Among rock fans there’s a saying that you’re either a Beatles person or a Stones person, and although this dichotomy is flawed, it accurately sums up the two types of people who listen to rock music, sort-of-hippie and sort-of-punk. I have always lived my life tap-dancing along the hairline of punk. However, this rock identity put me in an interesting position when it came to the issue of Bob Dylan, the punks tended to dislike him and the hippies tended to idolize him. I related to him. We’re both poets with rough tenor voices and a desire to speak to the world, he sang with a “voice that came from you and me,” “in a coat he borrowed from James Dean,” and I too was always more “rebel with a cause” than “Rebel Without A Cause.” So upon hearing that Bob Dylan had won the Nobel Prize for literature I saw it as a victory for poets as a whole. We had always been told that we could reach the public as musicians, or have posthumous literary influence as poets, provided that we were okay with dying first. Dylan was the walking, singing, living, paradox we all aspired to be, someone who was the voice of his generation as a musician, and regarded as important to literature as a poet, for the same body of work, because of course when you strip the melody from a song what do you have left but a poem?

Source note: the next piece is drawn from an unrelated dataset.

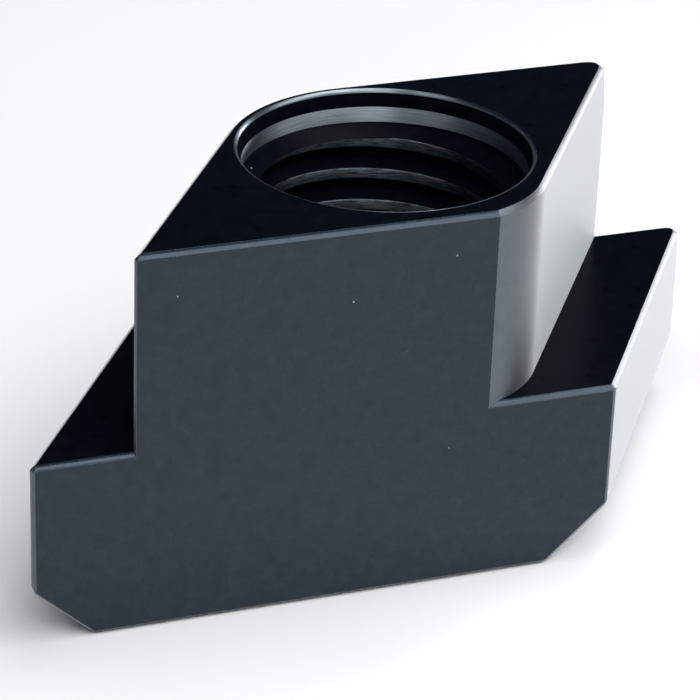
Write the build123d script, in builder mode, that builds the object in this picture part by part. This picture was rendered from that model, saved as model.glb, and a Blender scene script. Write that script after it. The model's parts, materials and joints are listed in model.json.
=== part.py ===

When I first heard people say that Dylan shouldn’t have won the Nobel Prize, because he had never created literature, I was understandably confused. My first exposure to Bob Dylan’s work was a published book of his lyrics, and a copy of Tarantula sitting on my mother’s poetry shelf, just after Emily Dickinson and before T.S. Elliot. Bob Dylan was the epitome of a musician who was more a poet than a singer, how could people say his poetry was not literature?
Upon investigating the argument against Dylan’s lyrics as literature, 4 main points arise:
1. Dylan's work is written with an “everyman” colloquialism filled vernacular, and because it isn’t verbose holds no literary merit. Diction is not a test of what is and is not literature though, plenty of poets have written for the common man. Shakespeare was known for writing to the common people, and even making up words. The most defining characteristic of Langston Hughes’s work was his dialect inflected diction that read how it would be said. e.e. cummings has long been considered an influential poet, and not for his propensity to sling around 4 syllable words. Writing as the people speak, writing with the people’s voice, has long been considered a valuable poetic skill to be lauded not rejected.
2. Dylan's work is better performed aloud than read on the page, because it is music, therefore it is not literature. Every stage play was written to be performed and is better read aloud than read on paper, should the entire body of Shakespeare’s work be thrown out of the literary canon because it sounds better on stage? Following that we would then have to throw out every other piece of written or spoken word from the close confines of literature. Everything is better read aloud, inflection and emotion can only exist when the words are pulled off the page. I could read you The Raven in such a way that the hair on the back of your neck would stand on end, but after hearing that I doubt you would declare Poe unfit to be called a poet. What's so different about music? If the lyrics on a page are worthy of admiration then the work is worthy of award.
3. Awarding Dylan the Nobel Prize excessively broadens the category of literature to include things that are not literature. Essentially, this just doesn't hold up. Bob Dylan won the Nobel Prize for literature for his poetry. Poetry is literature. Creating strawman arguments about how Dylan's Nobel prize opens a door to more absurd things winning Nobel prizes for things there is no category for only demonstrates a fundamental misunderstanding of poetry and exactly how ridiculous the argument against Dylan is.
4. I don't like Bob Dylan's music. Okay. Good for you. I would by no means call myself a fan of Bob Dylan. I can appreciate his music, and I appreciate his poetry, but the flavor of his music is not my particular taste. Here is where the necessary divide of winning a prize for literature comes in to play. Why don't you like his music? The chord structure? His voice? The tempo, the tone quality, the sound, the feeling of his particular performance? None of these things were what earned Dylan the title of Nobel laureate, they're what's earned him 37 Grammy nominations and 10 awards. Before getting upset that a musician you don't like was honored as a poet look at his words on plain paper and reconsider.
Whether you think Bob Dylan was deserving of a Nobel prize for his work or not, there is no doubt that his work is literature. If you're still arguing that it doesn't meet the necessary criteria, it's time to face the music, or rather, the poetry.